Cependant, la plupart des critiques modernes, depuis Lardner, repoussent ce témoignage sous sa forme actuelle, soit en entier, soit en partie, comme étant une précoce interprétation issue d’une main chrétienne. Voici leurs raisons :
- Ce paragraphe n’est mentionné par aucun écrivain chrétien antérieur à Eusèbe, qui mourut vers l’an 340. Justin Martyr, Clément d’Alexandrie, Origène, Tertullien, et d’autres Pères, antérieurs au concile de Nicée, auraient pu, s’ils l’avaient connu, en faire le meilleur usage, — et ils n’y auraient certainement pas manqué, — dans leurs écrits apologétiques et polémiques contre les Juifs et les païens.

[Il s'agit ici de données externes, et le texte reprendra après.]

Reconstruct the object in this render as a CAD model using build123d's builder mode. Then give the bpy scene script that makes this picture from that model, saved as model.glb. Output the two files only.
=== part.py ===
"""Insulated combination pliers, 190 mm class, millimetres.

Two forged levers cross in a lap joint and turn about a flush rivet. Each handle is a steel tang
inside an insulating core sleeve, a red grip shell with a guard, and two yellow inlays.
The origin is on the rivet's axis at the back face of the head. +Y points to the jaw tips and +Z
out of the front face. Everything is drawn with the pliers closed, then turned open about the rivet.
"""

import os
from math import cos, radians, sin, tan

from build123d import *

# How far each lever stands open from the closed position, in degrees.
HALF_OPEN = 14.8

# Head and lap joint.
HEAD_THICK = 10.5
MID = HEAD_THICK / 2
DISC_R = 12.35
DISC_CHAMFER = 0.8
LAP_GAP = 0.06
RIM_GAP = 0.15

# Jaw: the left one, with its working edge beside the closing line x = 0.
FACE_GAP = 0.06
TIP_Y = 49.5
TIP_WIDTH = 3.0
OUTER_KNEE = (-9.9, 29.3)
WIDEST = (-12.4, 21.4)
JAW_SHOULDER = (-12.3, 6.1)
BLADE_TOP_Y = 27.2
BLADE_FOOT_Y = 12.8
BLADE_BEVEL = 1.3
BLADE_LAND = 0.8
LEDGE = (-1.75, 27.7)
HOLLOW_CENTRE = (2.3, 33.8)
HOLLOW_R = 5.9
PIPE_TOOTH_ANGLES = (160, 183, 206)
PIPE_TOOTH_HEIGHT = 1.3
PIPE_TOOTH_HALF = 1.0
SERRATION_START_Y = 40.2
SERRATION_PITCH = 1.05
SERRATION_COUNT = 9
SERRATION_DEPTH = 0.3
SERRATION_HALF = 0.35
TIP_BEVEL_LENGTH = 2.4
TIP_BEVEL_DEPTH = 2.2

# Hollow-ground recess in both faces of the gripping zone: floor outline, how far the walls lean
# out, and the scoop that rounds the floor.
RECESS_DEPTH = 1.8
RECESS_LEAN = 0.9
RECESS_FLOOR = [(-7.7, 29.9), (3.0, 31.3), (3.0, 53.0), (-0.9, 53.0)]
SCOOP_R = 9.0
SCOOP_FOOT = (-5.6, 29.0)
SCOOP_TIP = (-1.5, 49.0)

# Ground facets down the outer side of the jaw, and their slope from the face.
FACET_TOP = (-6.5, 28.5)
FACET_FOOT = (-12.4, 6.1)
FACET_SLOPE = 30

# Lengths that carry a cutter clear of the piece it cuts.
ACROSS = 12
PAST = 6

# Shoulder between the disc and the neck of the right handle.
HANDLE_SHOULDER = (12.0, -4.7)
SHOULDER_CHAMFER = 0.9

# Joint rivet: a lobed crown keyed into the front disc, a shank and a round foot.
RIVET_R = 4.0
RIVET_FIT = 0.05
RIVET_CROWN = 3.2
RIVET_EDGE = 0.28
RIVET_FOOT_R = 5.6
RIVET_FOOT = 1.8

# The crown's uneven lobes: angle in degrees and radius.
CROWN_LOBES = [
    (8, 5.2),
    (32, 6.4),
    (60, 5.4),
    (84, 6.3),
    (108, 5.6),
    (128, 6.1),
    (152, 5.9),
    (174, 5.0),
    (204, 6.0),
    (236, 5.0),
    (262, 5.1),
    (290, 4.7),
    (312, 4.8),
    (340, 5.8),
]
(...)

- Ce paragraphe n’appartient pas nécessairement au contexte ; il interrompt bien plutôt la marche du récit précédent, savoir : celui d’une révolte des Juifs sous Pilate et d’une misère générale qui la suivit, — et du récit postérieur d’un autre événement, triste aussi, savoir : l’expulsion des Juifs de Rome sous Tibère. Remarquons, cependant, que Josèphe pouvait toujours mettre la crucifixion du Christ au nombre des calamités juives.

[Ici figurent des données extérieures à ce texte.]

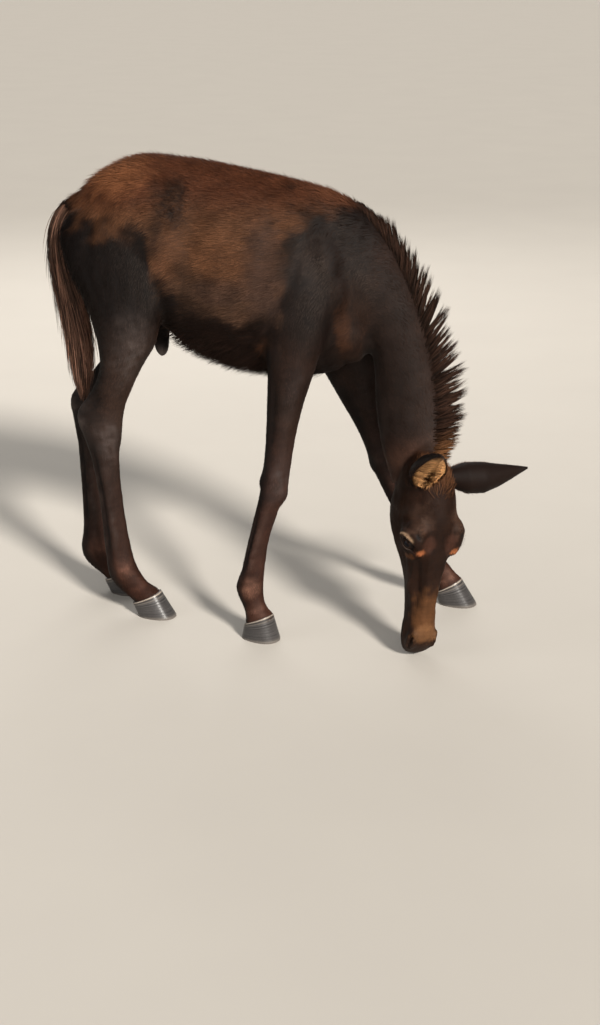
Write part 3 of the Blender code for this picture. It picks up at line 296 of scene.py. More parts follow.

- Le passage discuté ne s’accorde point avec le caractère et la position de Josèphe. Il n’aurait pu parler ainsi du Christ sans être lui-même un chrétien, soit en théorie soit par conviction, et sans frapper de mensonge sa profession de prêtre juif et de pharisien. Mais on peut dire que Josèphe a été inconséquent en ce passage comme en beaucoup d’autres. Quoique instruit et distingué, il avait un caractère d’une faiblesse méprisable. Dans toutes ses positions, comme prêtre juif et comme magistrat, aussi bien que comme général romain et comme courtisan, il fit preuve d’un esprit mondain et d’une grande légèreté qui lui firent sacrifier jusqu’à ses principes, pour s’accommoder aux situations et aux exigences diverses du moment.
Quand on réfléchit à l’invraisemblance d’un silence complet de Josèphe sur l’histoire de Jésus, ainsi qu’à l’invraisemblance plus grande encore d’un tel témoignage chrétien issu d’une plume comme la sienne, on trouve très plausible l’hypothèse d’après laquelle Josèphe, semblable aux pharisiens et aux scribes du Nouveau Testament ainsi qu’aux auteurs du Talmud, aurait représenté Jésus comme un faux prophète, comme un magicien faisant des miracles par Béelzébul ; et puis, un chrétien, de bonne heure déjà, avant Eusèbe, aurait modifié cet endroit choquant en lui donnant sa tournure actuelle. C’est là, au fond, l’opinion qu’a dernièrement exposée le grand orientaliste Ewald.
M. Renan, dans sa Vie de Jésus, pousse plus loin la concession. Il tient le passage pour authentique, sauf deux changements. « Je crois, dit-il, le passage sur Jésus authentique. Il est parfaitement dans le goût de Josèphe ; et si cet historien a fait mention de Jésus, c’est bien comme cela qu’il a dû en parler. On sent seulement qu’une main chrétienne a retouché le morceau, y a ajouté quelques mots sans lesquels il eût été presque, blasphématoire, et peut-être retranché ou modifié quelques expressions : » — c’était le Messie, au lieu de la leçon primitive supposée : Il fut appelé le Messie.
Les écrits de Josèphe contiennent, sous beaucoup de rapports et indirectement, de très précieux témoignages sur la vérité de l’histoire évangélique. Son ouvrage de la Guerre juive est, sans qu’il y ait songé, un frappant commentaire des prédictions de notre Sauveur sur la ruine de Jérusalem et du temple ; sur la grande affliction et la détresse du peuple juif à cette époque ; sur la famine, la peste et le tremblement de terre ; sur l’apparition de faux prophètes et de trompeurs, et sur la fuite de la partie jeune de la nation à l’approche de tous ces événements. L’accord de ces points divers a été longuement démontré par le savant Dr Lardner, dans sa Collection d’anciens témoignages juifs et païens en faveur de la religion chrétienne.